Martin Berger’s Seeing through Race: A Reinterpretation of Civil Rights Photography is a well-researched and nuanced analysis of iconic civil rights images depicting the struggle of African Americans in Birmingham, Alabama, during the sixties. In his groundbreaking work, Berger not only focuses on the significance of these visual images in garnering support for the black civil rights struggle, he pushes his readers to consider the ways that these documentary photographs of this important era reveal as much about whiteness as they do about blackness. In the tradition of other important works in critical race theory and critical whiteness studies, Berger illuminates “the role that the photographs played in managing whites’ anxieties about [End Page 98] race,” but more specifically “how white journalists and their audiences selected, framed, and responded to the most famous scenes of the civil rights era” (6).

Seeing through Race relies on close readings of the coverage of both the white and black press to buttress his argument that the consistent use of certain photographs was part of a complex assertion of an acceptable “menu of narratives that performed reassuring symbolic work” (6). According to Berger, such narratives emphasizing the brutality of powerful whites against helpless blacks not only worked to garner support for the civil rights struggle, they served to reaffirm white power and privilege. Berger contrasts the consistent choice of images depicting peaceful, middle-class protestors and helpless children being attacked with hoses and vicious dogs with photographs of clear instances of black resistance and agency. In the first few chapters of the book, he provides convincing analyses of white shame, the complex practice of whites distancing themselves from blacks, as well as the white interests served by these classic depictions of the civil rights struggle.

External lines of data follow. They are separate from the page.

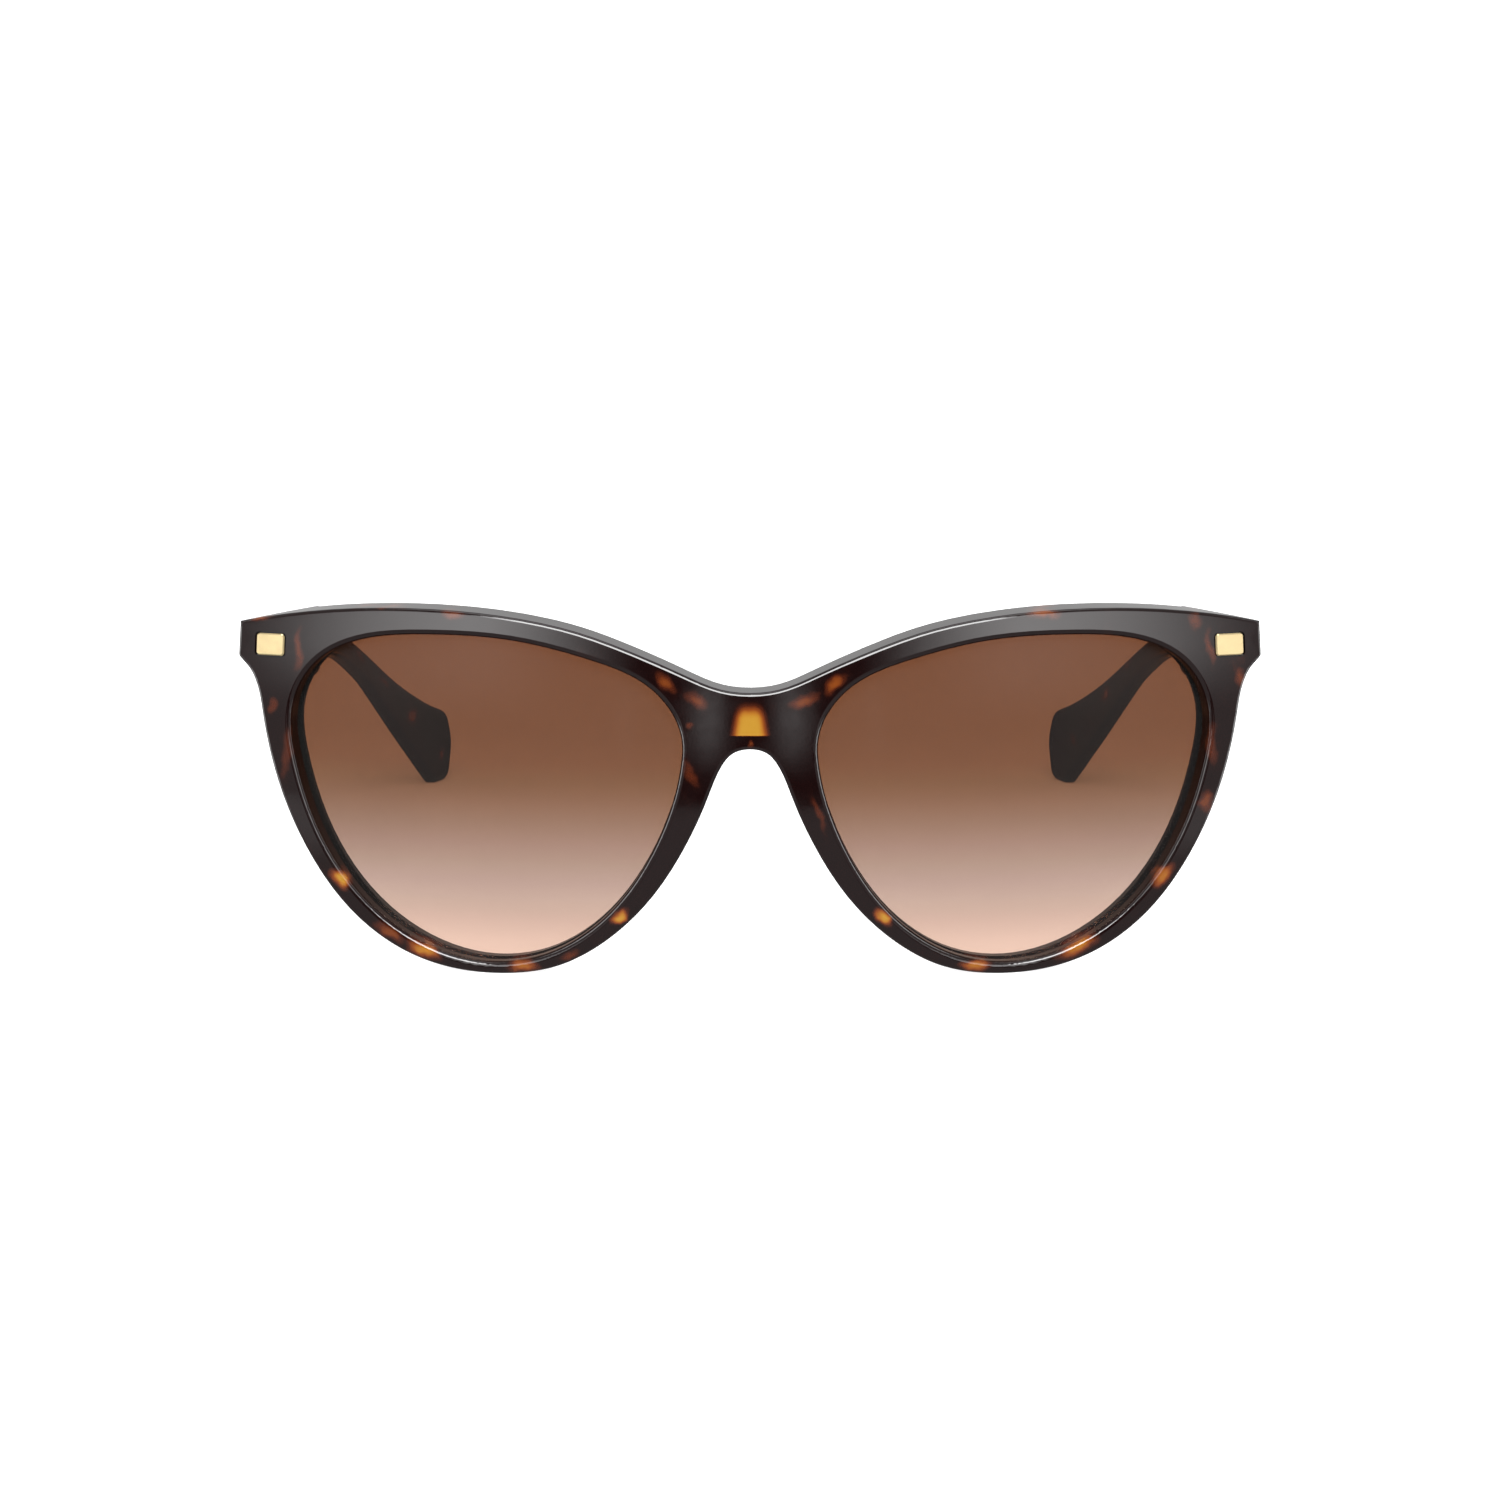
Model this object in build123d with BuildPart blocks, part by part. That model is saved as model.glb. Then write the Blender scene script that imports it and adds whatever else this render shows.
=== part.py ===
"""Cat eye sunglasses: acetate front, graded lenses and two folding temples.

Millimetres. +Z is up, +Y runs from the face of the front back to the temple tips, and +X is the
wearer's left. Pieces are modelled with the bridge's face near Y = 0 and moved to their final place
by save(), so that the origin is under the middle of the object. Left and right are the wearer's.
"""
from build123d import *
from math import cos, hypot, radians, sin, sqrt
import os

# Front: a slab curved about a vertical axis, and more tightly from top to bottom
R_PLAN = 225.0          # radius of the face in plan, about the axis at X = 0, Y = R_PLAN
R_TALL = 150.0          # radius of the face from top to bottom
Z_MID = 26.0            # height at which the face stands upright
FRONT_T = 5.4           # thickness of the acetate
EDGE_ROUND = 0.5        # rounding of the outer edges
RIM_BEVEL = 0.7         # rounding of each aperture's edge, at the face

# Lenses
LENS_R = 133.0          # radius of the lens, about four dioptres of curve
LENS_T = 1.8
LENS_DEPTH = 1.75       # from the face of the front to the middle of the lens
LENS_X, LENS_Z = 37.5, 26.0
LENS_BITE = 0.62        # how far the lens goes into its groove
GROOVE = 0.7            # depth of the groove
LENS_PLAY = 0.05

# Endpieces and hinges
BLOCK_Y = 12.0          # where the endpiece's block starts to narrow, inside the slab
BLOCK_X, BLOCK_LOW = 60.2, 40.4     # inner side and underside of the block there
BUTT_X, BUTT_LOW = 61.6, 41.7       # and at its rear face
BLOCK_OUT, BLOCK_TOP = 80.0, 54.0   # its other two sides, which the outline cuts back
BLOCK_SUNK, BLOCK_REACH = 2.0, 20.0     # it starts and ends this far behind the face
BLOCK_ROUND = 1.0       # rounding of its lower inner edge
BUTT_Y = 19.0           # rear face of the endpiece, which the temple meets
BUTT_GAP = 0.1
SLOPE_SPOT = (72.0, 13.2, 49.25)    # a point of the plane that slopes off the endpiece's top
SLOPE_OUT, SLOPE_BACK = 0.23, 0.3   # its fall outwards and backwards
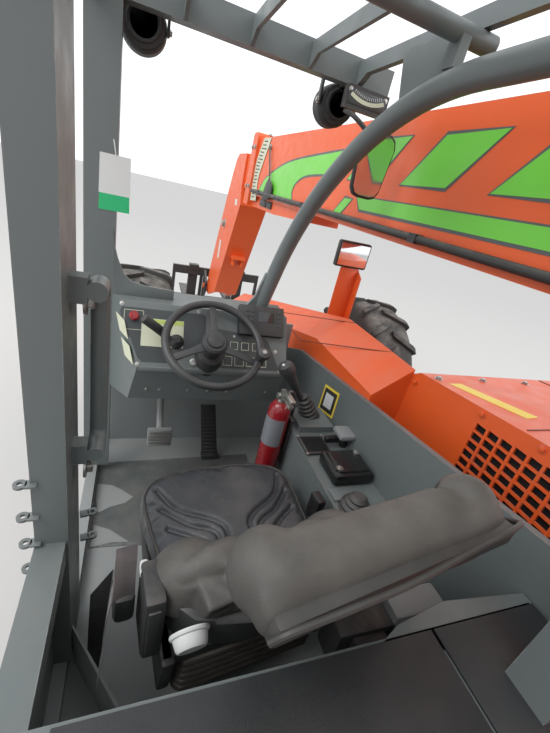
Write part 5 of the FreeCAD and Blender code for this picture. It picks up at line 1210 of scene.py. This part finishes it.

Berger provides a convincing analysis of the images that were consistently chosen by the press during the period of his study. However, his discussion of “the lost images of civil rights” and “visual absences” in the documentary record provides some of the most convincing evidence for his thesis (113). Most notably his analysis of the limited coverage of Emmett Till’s murder by the white media reveals the subtle and “complex symbolic work that black children performed in the white imagination” (126). In addition, Berger’s discussion of the cases of Ethel Witherspoon and Annie Lee Cooper reminds readers of the importance of intersectional analyses of the experiences of African American women. More specifically, his discussion highlights how stereotypical ideas about black womanhood functioned as part of dominant civil rights narratives and depictions that are the foundation of his study.

Seeing through Race: A Reinterpretation of Civil Rights Photography is a compelling work that contributes to the rich scholarship on the African American experience in the United States. It also provides an important example of the ways that a critical engagement with the meaning and construction of whiteness contributes to the projects of social justice equality.